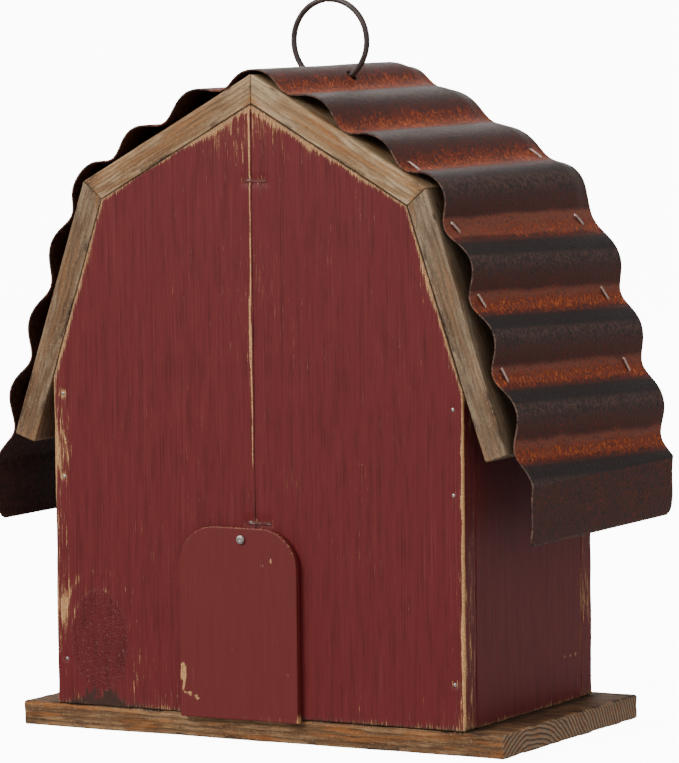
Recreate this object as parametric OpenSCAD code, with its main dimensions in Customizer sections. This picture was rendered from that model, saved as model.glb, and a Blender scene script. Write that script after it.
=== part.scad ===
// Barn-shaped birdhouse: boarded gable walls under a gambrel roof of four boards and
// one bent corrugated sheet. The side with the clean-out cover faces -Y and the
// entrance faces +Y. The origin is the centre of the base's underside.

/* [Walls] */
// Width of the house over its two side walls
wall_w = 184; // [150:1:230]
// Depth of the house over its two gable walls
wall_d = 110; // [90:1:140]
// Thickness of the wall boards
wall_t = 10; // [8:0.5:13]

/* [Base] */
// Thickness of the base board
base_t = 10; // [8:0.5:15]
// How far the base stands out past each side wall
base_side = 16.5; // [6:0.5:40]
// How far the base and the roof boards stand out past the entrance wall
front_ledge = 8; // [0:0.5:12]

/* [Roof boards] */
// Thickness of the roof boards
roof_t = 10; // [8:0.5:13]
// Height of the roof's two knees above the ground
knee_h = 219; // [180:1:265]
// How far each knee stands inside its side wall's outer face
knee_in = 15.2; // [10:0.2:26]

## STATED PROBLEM
Copy out the full material exactly as it appears.

## ANSWER TO THIS PROBLEM
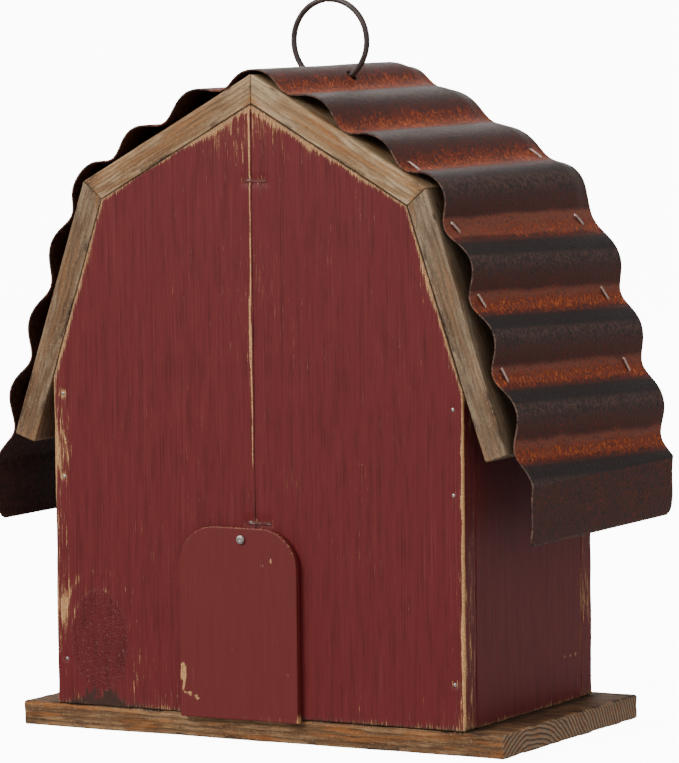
Recreate this object as parametric OpenSCAD code, with its main dimensions in Customizer sections. This picture was rendered from that model, saved as model.glb, and a Blender scene script. Write that script after it.
=== part.scad ===
// Barn-shaped birdhouse: boarded gable walls under a gambrel roof of four boards and
// one bent corrugated sheet. The side with the clean-out cover faces -Y and the
// entrance faces +Y. The origin is the centre of the base's underside.

/* [Walls] */
// Width of the house over its two side walls
wall_w = 184; // [150:1:230]
// Depth of the house over its two gable walls
wall_d = 110; // [90:1:140]
// Thickness of the wall boards
wall_t = 10; // [8:0.5:13]

/* [Base] */
// Thickness of the base board
base_t = 10; // [8:0.5:15]
// How far the base stands out past each side wall
base_side = 16.5; // [6:0.5:40]
// How far the base and the roof boards stand out past the entrance wall
front_ledge = 8; // [0:0.5:12]

/* [Roof boards] */
// Thickness of the roof boards
roof_t = 10; // [8:0.5:13]
// Height of the roof's two knees above the ground
knee_h = 219; // [180:1:265]
// How far each knee stands inside its side wall's outer face
knee_in = 15.2; // [10:0.2:26]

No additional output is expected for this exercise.